[Stored items]
★ ★ ★ ★

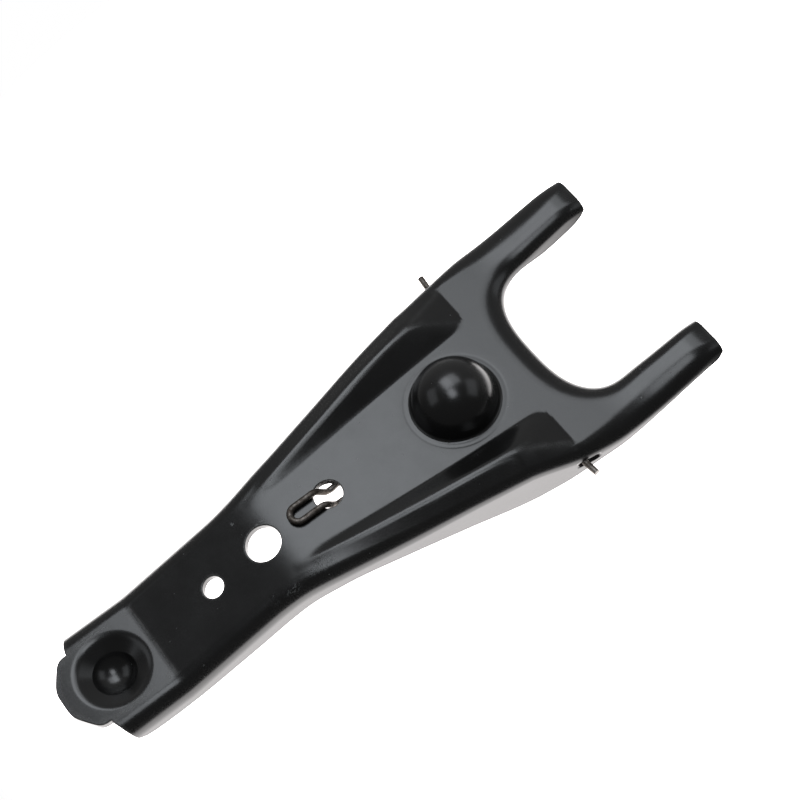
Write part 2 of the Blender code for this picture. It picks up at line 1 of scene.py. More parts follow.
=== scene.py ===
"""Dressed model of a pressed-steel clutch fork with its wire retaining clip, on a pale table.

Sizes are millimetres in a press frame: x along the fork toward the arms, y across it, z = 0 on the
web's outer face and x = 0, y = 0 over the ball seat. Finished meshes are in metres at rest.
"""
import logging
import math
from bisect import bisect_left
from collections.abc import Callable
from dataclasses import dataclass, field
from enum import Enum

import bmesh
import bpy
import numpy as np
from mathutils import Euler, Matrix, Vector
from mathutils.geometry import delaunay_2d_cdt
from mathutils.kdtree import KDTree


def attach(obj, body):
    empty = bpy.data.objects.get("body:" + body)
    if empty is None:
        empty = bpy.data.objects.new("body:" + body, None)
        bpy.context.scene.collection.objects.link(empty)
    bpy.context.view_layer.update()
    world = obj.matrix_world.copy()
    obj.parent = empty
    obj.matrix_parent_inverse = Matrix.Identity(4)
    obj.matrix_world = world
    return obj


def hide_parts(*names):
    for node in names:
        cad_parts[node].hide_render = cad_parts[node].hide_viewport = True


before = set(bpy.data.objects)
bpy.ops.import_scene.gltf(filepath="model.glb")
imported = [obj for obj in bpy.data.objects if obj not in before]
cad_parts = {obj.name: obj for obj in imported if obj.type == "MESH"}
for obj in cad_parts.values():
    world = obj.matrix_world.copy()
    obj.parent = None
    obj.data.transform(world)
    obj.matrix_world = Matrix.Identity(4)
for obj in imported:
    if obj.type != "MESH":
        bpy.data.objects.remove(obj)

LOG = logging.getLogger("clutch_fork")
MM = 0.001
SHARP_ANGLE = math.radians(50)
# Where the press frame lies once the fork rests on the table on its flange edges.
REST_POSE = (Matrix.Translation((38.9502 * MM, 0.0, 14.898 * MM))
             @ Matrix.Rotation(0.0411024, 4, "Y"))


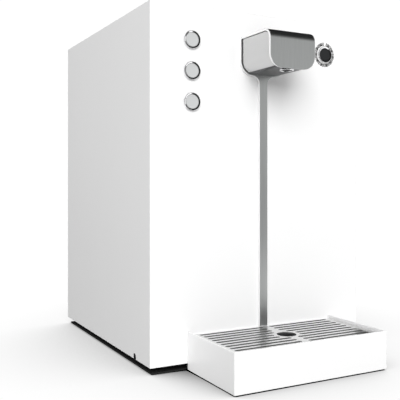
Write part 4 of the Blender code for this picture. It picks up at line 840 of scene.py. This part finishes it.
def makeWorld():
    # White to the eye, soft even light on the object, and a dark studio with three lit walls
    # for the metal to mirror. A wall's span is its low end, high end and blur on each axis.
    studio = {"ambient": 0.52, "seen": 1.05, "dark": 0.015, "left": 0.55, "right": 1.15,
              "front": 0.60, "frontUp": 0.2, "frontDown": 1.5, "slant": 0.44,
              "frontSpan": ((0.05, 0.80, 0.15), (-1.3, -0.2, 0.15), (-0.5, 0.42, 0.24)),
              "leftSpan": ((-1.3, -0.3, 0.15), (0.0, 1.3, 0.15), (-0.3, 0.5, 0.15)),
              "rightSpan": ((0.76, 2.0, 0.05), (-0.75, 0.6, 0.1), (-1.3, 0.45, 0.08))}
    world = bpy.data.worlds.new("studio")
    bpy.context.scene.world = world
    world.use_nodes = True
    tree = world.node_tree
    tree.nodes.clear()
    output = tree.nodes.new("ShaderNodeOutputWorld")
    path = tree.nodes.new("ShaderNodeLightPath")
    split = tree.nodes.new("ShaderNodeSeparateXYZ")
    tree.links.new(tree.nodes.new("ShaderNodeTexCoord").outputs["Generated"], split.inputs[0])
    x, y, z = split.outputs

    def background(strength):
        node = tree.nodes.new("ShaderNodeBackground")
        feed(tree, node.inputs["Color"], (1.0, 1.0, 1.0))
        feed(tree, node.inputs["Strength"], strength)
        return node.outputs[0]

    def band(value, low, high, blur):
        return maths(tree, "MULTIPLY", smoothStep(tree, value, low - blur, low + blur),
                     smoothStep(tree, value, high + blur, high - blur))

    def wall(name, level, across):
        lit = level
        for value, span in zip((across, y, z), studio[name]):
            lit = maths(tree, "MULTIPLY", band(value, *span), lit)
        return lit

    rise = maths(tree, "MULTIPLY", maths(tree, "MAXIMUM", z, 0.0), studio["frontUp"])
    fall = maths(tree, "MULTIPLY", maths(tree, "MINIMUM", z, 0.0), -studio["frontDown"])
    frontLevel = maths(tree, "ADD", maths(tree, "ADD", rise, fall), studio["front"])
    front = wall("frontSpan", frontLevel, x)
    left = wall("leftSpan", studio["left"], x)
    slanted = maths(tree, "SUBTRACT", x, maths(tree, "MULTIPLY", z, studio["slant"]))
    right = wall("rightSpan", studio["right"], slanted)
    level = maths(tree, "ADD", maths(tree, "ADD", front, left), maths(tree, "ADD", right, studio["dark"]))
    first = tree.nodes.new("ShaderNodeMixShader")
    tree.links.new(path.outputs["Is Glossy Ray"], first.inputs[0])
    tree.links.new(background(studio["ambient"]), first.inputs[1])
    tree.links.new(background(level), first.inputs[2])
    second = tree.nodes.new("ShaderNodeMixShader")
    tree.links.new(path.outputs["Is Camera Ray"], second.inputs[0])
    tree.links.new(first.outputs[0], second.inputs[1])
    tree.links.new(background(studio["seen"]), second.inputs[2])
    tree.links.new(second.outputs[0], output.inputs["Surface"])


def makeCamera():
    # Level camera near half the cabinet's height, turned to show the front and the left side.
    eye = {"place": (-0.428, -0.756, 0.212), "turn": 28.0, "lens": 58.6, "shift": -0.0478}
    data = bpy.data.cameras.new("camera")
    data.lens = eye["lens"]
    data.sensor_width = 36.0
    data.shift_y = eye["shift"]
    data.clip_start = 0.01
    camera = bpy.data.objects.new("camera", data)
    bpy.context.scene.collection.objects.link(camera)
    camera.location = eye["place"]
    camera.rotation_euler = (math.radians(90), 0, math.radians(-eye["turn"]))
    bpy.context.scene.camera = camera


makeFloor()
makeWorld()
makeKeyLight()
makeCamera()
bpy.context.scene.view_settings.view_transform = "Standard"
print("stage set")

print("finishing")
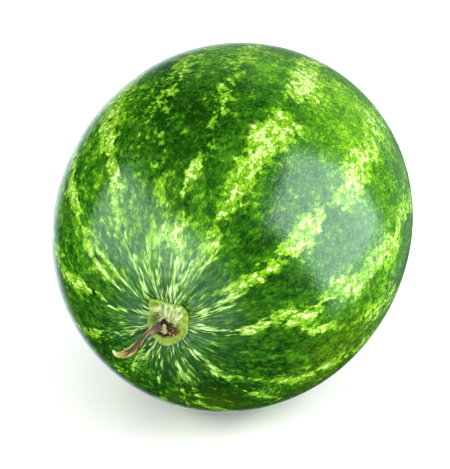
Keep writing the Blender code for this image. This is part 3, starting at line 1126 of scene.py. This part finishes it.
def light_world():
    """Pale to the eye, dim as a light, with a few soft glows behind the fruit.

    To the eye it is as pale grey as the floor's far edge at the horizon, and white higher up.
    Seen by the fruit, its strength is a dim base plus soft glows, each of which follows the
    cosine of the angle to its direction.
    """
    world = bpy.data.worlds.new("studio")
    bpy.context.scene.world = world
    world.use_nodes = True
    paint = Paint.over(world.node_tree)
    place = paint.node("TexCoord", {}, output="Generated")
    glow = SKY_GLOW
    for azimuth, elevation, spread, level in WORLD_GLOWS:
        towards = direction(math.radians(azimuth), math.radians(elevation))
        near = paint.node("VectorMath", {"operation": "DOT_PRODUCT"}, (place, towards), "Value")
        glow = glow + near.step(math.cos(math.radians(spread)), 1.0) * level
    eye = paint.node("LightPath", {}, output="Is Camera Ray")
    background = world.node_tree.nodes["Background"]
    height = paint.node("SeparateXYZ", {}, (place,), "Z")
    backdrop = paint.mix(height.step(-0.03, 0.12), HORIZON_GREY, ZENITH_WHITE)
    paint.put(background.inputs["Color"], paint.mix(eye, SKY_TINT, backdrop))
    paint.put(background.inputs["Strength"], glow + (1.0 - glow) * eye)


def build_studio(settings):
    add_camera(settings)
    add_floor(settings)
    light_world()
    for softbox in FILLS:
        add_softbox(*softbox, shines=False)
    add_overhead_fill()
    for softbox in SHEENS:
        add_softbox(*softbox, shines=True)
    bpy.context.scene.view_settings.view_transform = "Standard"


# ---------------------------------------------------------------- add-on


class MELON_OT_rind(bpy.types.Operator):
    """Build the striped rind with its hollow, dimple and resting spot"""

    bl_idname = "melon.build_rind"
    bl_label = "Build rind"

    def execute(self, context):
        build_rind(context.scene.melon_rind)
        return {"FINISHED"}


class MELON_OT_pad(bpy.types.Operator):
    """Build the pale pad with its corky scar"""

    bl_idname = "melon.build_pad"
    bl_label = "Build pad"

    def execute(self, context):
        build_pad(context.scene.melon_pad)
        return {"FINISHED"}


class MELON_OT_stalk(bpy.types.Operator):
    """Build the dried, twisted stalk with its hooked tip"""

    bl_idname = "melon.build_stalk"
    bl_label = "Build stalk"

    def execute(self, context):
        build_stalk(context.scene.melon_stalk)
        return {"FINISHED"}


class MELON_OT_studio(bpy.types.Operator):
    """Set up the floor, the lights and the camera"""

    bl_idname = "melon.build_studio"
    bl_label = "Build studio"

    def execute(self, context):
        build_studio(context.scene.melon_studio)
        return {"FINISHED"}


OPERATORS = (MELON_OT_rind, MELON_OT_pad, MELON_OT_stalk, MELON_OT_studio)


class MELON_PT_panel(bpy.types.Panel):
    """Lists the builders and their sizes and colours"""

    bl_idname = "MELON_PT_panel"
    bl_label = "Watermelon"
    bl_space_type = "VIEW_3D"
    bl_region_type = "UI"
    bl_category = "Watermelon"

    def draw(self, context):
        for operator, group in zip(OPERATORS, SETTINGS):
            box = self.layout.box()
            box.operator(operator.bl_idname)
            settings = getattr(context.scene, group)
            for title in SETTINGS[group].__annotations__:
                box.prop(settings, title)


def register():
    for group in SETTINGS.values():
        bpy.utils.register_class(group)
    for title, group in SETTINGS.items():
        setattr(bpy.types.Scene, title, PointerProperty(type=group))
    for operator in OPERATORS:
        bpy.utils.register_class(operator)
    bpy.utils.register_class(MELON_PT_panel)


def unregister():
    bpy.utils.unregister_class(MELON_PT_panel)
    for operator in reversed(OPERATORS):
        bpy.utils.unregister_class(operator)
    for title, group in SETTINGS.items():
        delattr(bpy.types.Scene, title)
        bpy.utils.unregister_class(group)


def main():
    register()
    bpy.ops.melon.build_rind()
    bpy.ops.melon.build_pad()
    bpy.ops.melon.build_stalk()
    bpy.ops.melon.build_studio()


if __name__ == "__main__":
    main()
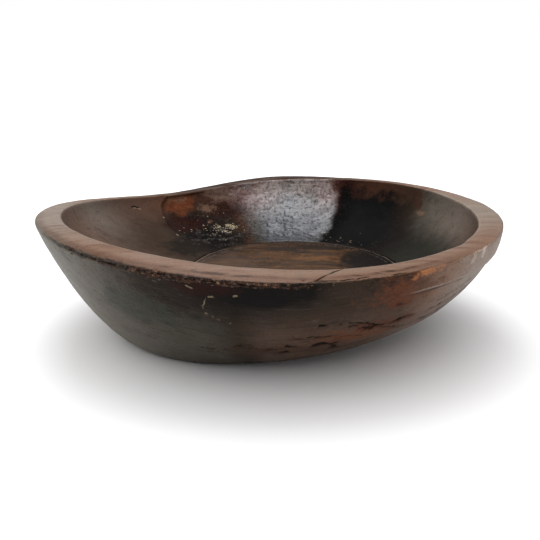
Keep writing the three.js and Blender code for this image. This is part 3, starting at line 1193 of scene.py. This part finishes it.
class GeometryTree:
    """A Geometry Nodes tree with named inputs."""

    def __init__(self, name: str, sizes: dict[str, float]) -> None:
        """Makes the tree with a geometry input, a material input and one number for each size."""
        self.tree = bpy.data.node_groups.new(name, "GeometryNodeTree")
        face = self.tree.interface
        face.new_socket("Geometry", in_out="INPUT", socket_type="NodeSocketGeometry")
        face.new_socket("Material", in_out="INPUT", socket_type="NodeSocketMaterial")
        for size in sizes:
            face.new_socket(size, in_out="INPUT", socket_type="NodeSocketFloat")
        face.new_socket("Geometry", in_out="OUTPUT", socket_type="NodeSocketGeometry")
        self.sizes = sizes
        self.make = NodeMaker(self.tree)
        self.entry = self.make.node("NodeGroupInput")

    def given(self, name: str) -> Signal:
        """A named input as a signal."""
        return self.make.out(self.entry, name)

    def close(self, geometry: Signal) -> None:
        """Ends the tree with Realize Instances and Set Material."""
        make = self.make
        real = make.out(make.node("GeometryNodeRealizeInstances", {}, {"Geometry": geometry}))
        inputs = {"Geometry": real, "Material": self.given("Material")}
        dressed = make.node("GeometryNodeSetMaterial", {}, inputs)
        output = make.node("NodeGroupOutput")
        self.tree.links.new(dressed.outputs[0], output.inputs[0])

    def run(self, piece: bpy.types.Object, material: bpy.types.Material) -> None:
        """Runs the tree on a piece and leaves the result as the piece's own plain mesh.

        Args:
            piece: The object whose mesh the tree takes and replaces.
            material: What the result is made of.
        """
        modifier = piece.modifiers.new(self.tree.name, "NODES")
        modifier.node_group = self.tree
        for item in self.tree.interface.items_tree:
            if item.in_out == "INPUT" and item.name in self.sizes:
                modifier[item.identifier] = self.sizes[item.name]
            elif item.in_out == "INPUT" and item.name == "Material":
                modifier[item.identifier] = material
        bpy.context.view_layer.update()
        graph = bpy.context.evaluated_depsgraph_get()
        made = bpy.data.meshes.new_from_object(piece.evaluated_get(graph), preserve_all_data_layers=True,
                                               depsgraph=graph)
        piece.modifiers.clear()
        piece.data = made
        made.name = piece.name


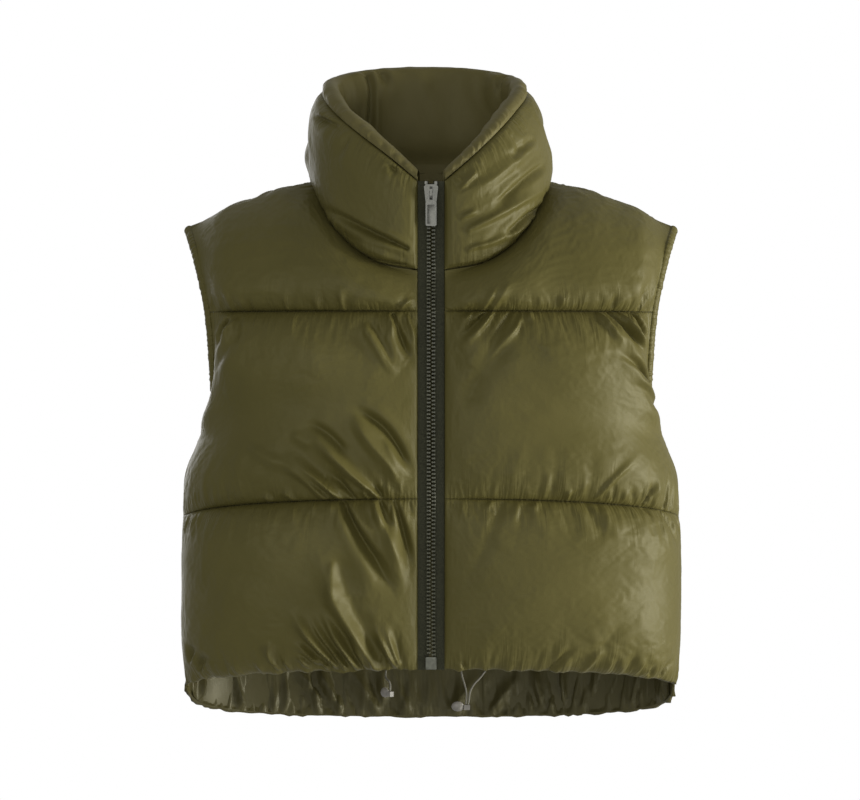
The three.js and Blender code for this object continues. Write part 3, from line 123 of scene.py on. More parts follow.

★ ★ ★ ★

◆ **Problem requirements**
Extract exactly the run of lines beginning at the line with "Keep writing the three.js" and ending at the line with "Geometry Nodes tree", including both ends and nothing beyond them.

◆ **Solution**
Keep writing the three.js and Blender code for this image. This is part 3, starting at line 1193 of scene.py. This part finishes it.
class GeometryTree:
    """A Geometry Nodes tree with named inputs."""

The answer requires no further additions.